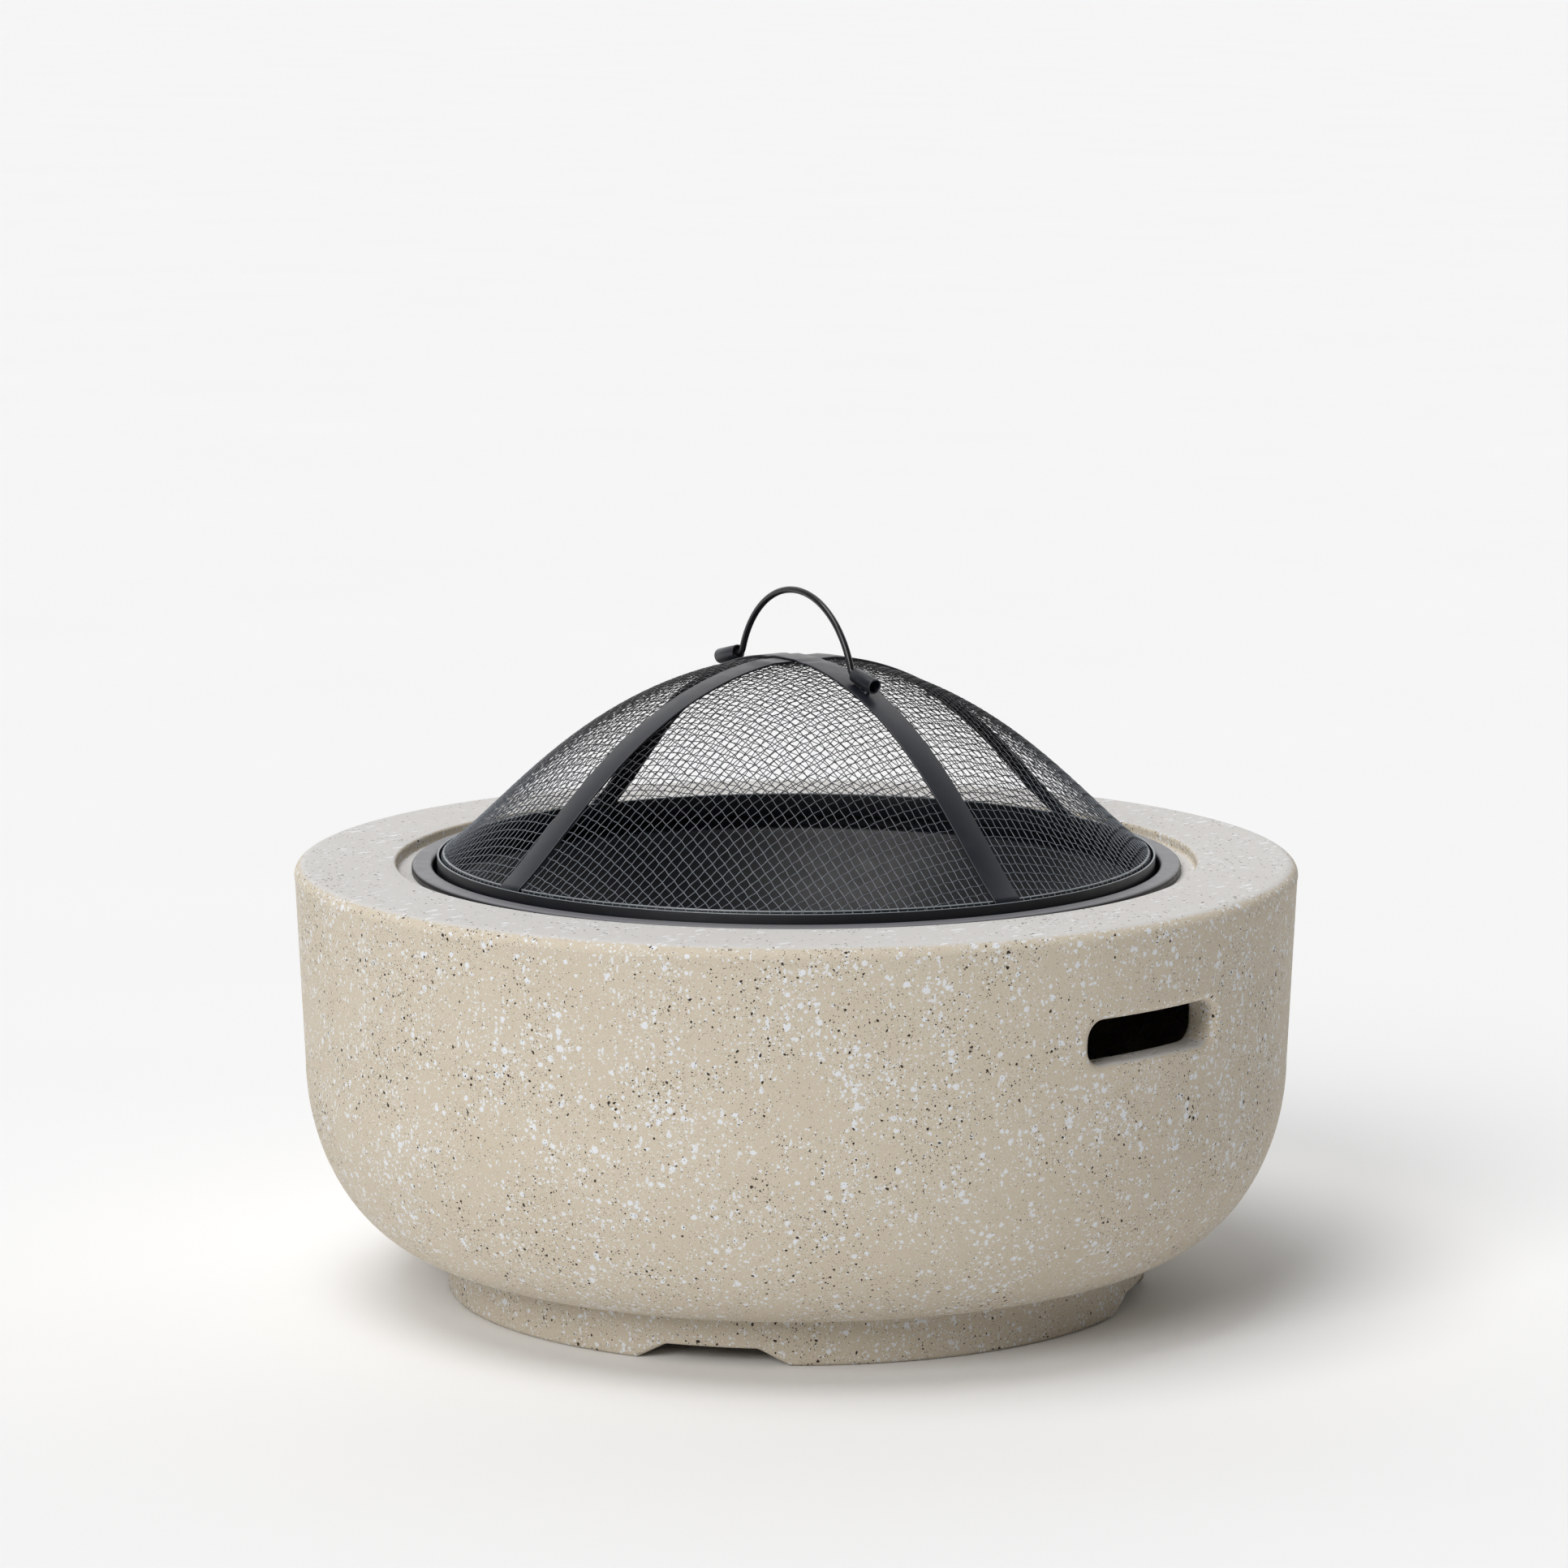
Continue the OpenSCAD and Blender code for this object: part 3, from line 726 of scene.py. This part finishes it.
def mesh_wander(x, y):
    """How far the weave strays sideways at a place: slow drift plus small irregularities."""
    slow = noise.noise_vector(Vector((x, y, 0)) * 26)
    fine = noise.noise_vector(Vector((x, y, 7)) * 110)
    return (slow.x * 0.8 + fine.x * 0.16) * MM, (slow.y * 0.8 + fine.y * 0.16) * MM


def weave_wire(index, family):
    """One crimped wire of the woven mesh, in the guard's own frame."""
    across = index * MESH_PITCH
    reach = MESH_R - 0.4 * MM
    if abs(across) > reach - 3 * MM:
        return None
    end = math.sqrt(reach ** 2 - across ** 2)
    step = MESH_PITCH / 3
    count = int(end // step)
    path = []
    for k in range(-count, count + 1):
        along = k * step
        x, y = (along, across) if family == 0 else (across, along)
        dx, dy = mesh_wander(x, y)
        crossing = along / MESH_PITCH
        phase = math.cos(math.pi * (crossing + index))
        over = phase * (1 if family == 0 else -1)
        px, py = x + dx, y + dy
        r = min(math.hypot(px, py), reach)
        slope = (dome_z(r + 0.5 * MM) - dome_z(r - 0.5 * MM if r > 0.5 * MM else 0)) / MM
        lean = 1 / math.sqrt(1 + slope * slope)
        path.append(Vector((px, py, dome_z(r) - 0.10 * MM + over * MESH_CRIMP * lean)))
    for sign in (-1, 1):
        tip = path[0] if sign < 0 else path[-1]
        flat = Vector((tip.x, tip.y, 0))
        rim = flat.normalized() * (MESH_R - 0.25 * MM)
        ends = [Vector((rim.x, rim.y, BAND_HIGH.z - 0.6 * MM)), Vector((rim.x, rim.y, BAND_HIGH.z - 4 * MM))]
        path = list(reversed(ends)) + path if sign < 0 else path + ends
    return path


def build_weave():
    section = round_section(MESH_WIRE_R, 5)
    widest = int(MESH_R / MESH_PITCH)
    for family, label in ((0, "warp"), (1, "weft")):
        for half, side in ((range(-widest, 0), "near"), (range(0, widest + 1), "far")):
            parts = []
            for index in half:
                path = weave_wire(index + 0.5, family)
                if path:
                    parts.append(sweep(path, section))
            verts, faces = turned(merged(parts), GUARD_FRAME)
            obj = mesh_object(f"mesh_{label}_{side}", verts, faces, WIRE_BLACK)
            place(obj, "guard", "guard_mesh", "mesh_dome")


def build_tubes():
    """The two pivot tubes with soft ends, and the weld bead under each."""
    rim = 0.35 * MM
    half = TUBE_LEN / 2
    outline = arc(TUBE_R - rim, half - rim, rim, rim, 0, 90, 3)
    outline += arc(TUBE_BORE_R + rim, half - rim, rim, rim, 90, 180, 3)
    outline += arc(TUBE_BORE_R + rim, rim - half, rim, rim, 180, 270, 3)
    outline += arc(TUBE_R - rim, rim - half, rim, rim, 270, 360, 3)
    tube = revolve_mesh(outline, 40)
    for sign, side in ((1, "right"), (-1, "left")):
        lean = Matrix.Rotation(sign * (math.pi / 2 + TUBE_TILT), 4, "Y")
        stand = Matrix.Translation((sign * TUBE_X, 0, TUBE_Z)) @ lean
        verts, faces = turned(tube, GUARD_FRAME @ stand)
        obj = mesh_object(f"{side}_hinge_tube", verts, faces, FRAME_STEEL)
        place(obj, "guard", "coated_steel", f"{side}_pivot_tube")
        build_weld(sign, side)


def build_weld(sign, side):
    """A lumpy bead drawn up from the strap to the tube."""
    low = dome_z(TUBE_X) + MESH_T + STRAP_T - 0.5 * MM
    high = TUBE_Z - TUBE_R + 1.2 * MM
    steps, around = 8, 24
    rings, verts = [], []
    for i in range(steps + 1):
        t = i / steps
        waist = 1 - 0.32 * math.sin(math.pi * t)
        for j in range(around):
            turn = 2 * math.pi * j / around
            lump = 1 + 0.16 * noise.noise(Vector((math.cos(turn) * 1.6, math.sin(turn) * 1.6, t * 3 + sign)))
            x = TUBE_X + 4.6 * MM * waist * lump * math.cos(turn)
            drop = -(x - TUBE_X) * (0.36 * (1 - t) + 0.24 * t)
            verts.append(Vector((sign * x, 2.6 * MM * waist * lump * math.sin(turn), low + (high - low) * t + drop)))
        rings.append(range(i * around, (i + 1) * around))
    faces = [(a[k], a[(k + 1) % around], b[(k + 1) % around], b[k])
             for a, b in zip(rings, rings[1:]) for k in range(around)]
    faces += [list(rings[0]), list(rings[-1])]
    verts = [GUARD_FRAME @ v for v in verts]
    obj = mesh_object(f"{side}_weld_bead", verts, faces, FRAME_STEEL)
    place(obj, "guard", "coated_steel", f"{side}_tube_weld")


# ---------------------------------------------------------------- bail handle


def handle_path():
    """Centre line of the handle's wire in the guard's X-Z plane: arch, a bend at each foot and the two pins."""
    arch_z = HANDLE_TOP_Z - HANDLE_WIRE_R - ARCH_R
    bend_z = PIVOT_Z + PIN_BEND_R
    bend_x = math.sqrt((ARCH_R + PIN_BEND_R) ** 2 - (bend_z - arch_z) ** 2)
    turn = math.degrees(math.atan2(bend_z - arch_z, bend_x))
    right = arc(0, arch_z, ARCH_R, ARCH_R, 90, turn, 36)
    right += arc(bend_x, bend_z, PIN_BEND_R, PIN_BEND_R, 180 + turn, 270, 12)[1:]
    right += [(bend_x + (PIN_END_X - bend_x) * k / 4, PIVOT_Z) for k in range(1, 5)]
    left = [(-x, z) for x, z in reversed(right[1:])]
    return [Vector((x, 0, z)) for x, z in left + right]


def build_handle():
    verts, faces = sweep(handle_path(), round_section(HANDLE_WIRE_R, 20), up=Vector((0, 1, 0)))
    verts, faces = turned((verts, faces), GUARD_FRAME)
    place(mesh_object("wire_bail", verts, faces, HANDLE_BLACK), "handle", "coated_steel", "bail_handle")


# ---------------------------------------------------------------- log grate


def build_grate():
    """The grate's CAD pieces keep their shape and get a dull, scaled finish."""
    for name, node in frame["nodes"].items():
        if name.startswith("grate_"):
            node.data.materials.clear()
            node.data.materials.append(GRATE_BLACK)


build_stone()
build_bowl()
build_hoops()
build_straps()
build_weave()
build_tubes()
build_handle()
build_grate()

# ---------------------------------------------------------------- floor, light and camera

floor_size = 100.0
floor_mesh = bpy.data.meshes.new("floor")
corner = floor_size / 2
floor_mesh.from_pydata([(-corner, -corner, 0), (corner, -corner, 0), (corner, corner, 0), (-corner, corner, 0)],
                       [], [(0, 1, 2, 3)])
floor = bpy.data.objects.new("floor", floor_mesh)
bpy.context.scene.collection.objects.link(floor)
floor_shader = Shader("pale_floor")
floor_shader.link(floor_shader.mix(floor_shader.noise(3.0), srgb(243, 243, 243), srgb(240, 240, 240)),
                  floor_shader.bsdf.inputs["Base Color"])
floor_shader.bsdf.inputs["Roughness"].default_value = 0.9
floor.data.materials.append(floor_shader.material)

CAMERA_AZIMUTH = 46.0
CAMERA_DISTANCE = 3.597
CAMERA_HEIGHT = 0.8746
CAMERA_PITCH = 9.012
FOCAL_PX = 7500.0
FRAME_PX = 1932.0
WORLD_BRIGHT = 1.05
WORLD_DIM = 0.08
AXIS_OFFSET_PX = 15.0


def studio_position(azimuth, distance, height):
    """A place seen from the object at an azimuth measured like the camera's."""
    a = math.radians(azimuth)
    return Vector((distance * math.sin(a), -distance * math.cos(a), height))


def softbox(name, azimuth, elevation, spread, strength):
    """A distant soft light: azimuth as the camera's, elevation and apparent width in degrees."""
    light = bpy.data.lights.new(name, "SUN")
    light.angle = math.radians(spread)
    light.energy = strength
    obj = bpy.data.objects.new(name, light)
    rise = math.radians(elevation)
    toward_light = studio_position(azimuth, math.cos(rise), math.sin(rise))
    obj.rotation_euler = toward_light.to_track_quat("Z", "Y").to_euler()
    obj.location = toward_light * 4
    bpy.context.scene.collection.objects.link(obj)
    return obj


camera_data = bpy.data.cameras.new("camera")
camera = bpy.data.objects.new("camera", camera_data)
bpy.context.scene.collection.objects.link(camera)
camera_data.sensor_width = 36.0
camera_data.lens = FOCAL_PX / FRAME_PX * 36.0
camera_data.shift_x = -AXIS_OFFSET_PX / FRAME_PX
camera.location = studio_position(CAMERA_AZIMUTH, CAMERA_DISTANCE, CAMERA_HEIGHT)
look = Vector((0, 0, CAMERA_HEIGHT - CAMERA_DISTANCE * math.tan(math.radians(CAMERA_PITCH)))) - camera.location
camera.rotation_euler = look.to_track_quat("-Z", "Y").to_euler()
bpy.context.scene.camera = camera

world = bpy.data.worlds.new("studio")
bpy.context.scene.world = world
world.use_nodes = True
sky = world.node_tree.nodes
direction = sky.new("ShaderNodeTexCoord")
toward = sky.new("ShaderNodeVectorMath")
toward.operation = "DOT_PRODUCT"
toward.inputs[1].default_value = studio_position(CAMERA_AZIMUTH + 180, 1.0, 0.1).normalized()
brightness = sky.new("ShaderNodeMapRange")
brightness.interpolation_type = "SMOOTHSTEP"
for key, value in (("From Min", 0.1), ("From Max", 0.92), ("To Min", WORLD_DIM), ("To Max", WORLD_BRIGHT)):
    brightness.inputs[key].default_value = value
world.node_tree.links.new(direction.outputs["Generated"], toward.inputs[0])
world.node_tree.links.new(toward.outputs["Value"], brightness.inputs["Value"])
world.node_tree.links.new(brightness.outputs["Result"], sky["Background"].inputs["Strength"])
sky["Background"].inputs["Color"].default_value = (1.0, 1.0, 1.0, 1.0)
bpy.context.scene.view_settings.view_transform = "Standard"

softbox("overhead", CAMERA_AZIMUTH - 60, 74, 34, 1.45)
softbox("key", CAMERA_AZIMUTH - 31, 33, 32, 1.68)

····················

Your answer should be exactly the lines of the data above, from the first through the line containing "return (slow.x *".

■ **COMPLETE RESPONSE**:
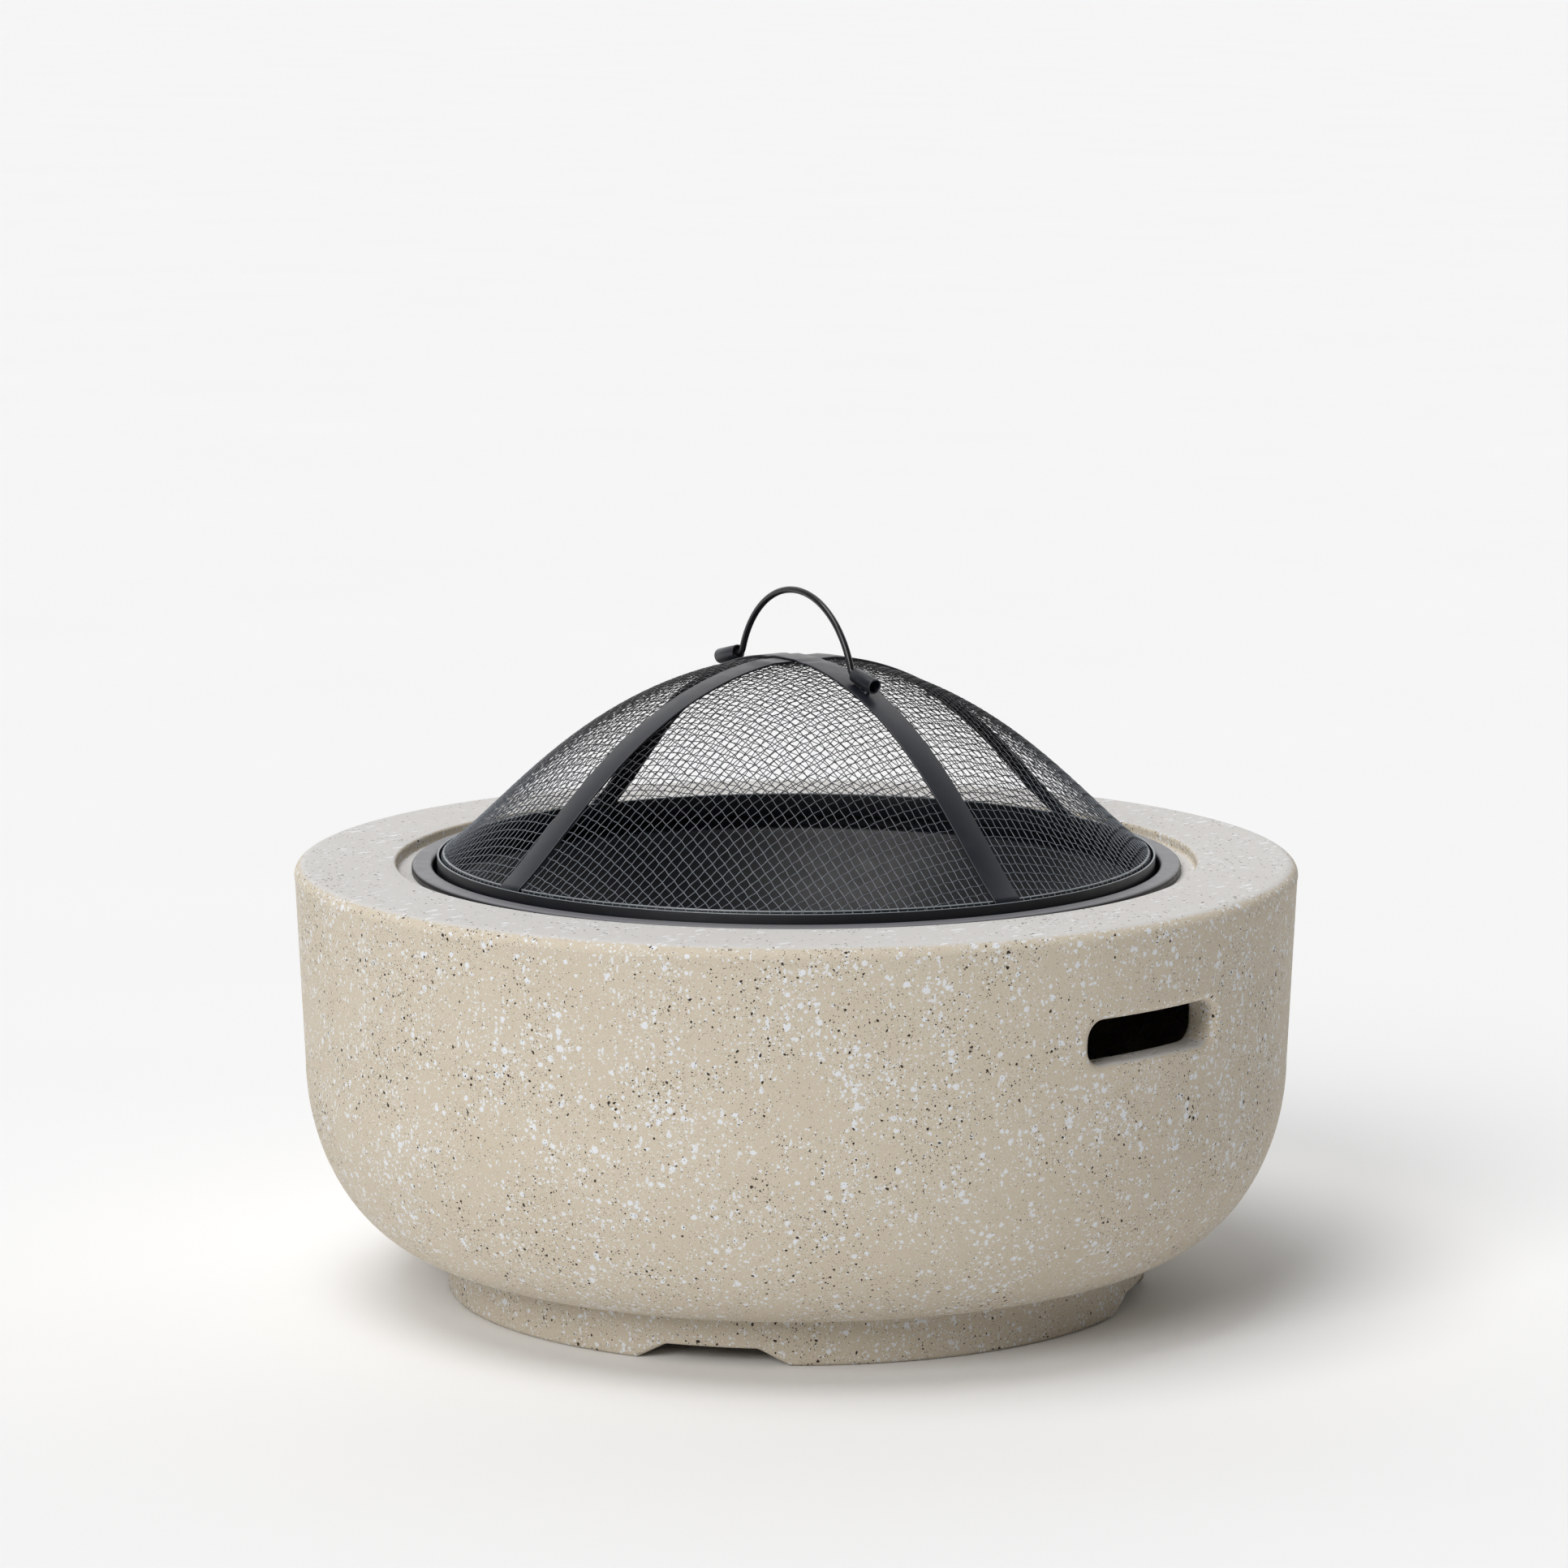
Continue the OpenSCAD and Blender code for this object: part 3, from line 726 of scene.py. This part finishes it.
def mesh_wander(x, y):
    """How far the weave strays sideways at a place: slow drift plus small irregularities."""
    slow = noise.noise_vector(Vector((x, y, 0)) * 26)
    fine = noise.noise_vector(Vector((x, y, 7)) * 110)
    return (slow.x * 0.8 + fine.x * 0.16) * MM, (slow.y * 0.8 + fine.y * 0.16) * MM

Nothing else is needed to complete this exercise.